◆ Set task ◆
Restate the complete material exactly.

◆ Raw data ◆
____________

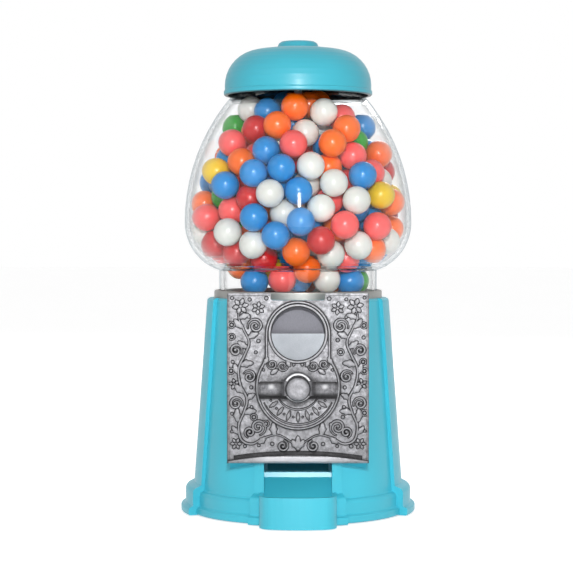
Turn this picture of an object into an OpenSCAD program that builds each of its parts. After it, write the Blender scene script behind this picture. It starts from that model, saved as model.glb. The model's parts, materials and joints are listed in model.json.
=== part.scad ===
// Table-top gumball machine with a coin mechanism, a glass globe and a lift-off lid.
// Origin: on the table, at the machine's vertical axis. +Z is up and the front faces -Y.
// Millimetres.

/* [Body] */
// Height of the painted body above the table
body_h = 127.5; // [118:0.5:140]
// Outer radius of the round body at its top
body_r_top = 52; // [51.5:0.1:56]
// Outer radius of the round body just above the foot
body_r_foot = 60; // [59:0.5:66]
// Wall thickness of the body casting
body_wall = 3; // [2:0.25:4]
// How far the four panels stand proud of the body
panel_proud = 2.2; // [1:0.1:3.5]
// Half angle of each panel, seen from above
panel_half_angle = 24; // [20:1:30]
// Outer radius of the foot between the panels
foot_r = 65; // [64:0.5:70]
// How far the foot stands proud at the panels
foot_panel_proud = 4.8; // [3:0.1:6]
// Height of the foot's upper tier
foot_h = 14.5; // [11:0.5:18]
// Height of the foot's bottom rim
rim_h = 4.2; // [3:0.1:6]
// Gap under the body's rim, left by the pad
rim_lift = 0.8; // [0.4:0.1:1.5]

/* [Mechanism housing and plate] */
// Width of the front plate
plate_w = 80; // [76:1:84]
// Height of the front plate
plate_h = 96; // [92:0.5:100]
// Thickness of the front plate
plate_t = 3; // [2.5:0.25:4]
// How far the front plate rises above the body's top
plate_rise = 4.1; // [2:0.1:5]
// Distance from the axis to the plate's back face
plate_y = 58; // [57.5:0.25:60]
// Depth of the handle's axis below the body's top
handle_drop = 48.9; // [48:0.1:49.6]
// Height of the coin window's centre above the handle's axis
window_rise = 30.3; // [29:0.1:31.5]
// Radius of the coin window
window_r = 15.5; // [14:0.1:16.5]
// Height of the raised cast relief on the plate
relief = 0.9; // [0.5:0.1:1.5]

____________

◆ Result below ◆
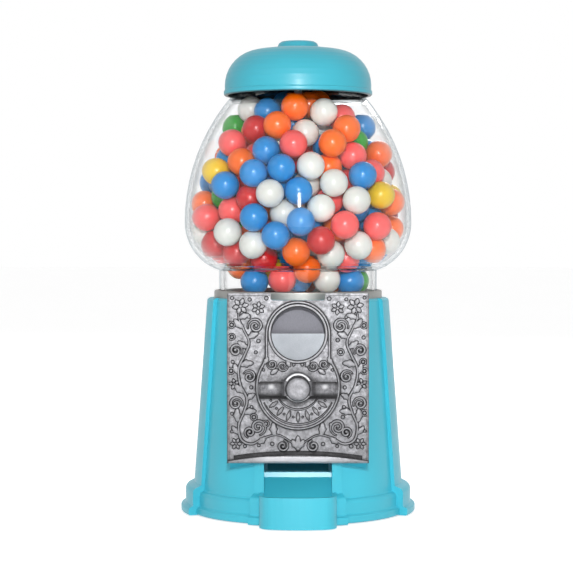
Turn this picture of an object into an OpenSCAD program that builds each of its parts. After it, write the Blender scene script behind this picture. It starts from that model, saved as model.glb. The model's parts, materials and joints are listed in model.json.
=== part.scad ===
// Table-top gumball machine with a coin mechanism, a glass globe and a lift-off lid.
// Origin: on the table, at the machine's vertical axis. +Z is up and the front faces -Y.
// Millimetres.

/* [Body] */
// Height of the painted body above the table
body_h = 127.5; // [118:0.5:140]
// Outer radius of the round body at its top
body_r_top = 52; // [51.5:0.1:56]
// Outer radius of the round body just above the foot
body_r_foot = 60; // [59:0.5:66]
// Wall thickness of the body casting
body_wall = 3; // [2:0.25:4]
// How far the four panels stand proud of the body
panel_proud = 2.2; // [1:0.1:3.5]
// Half angle of each panel, seen from above
panel_half_angle = 24; // [20:1:30]
// Outer radius of the foot between the panels
foot_r = 65; // [64:0.5:70]
// How far the foot stands proud at the panels
foot_panel_proud = 4.8; // [3:0.1:6]
// Height of the foot's upper tier
foot_h = 14.5; // [11:0.5:18]
// Height of the foot's bottom rim
rim_h = 4.2; // [3:0.1:6]
// Gap under the body's rim, left by the pad
rim_lift = 0.8; // [0.4:0.1:1.5]

/* [Mechanism housing and plate] */
// Width of the front plate
plate_w = 80; // [76:1:84]
// Height of the front plate
plate_h = 96; // [92:0.5:100]
// Thickness of the front plate
plate_t = 3; // [2.5:0.25:4]
// How far the front plate rises above the body's top
plate_rise = 4.1; // [2:0.1:5]
// Distance from the axis to the plate's back face
plate_y = 58; // [57.5:0.25:60]
// Depth of the handle's axis below the body's top
handle_drop = 48.9; // [48:0.1:49.6]
// Height of the coin window's centre above the handle's axis
window_rise = 30.3; // [29:0.1:31.5]
// Radius of the coin window
window_r = 15.5; // [14:0.1:16.5]
// Height of the raised cast relief on the plate
relief = 0.9; // [0.5:0.1:1.5]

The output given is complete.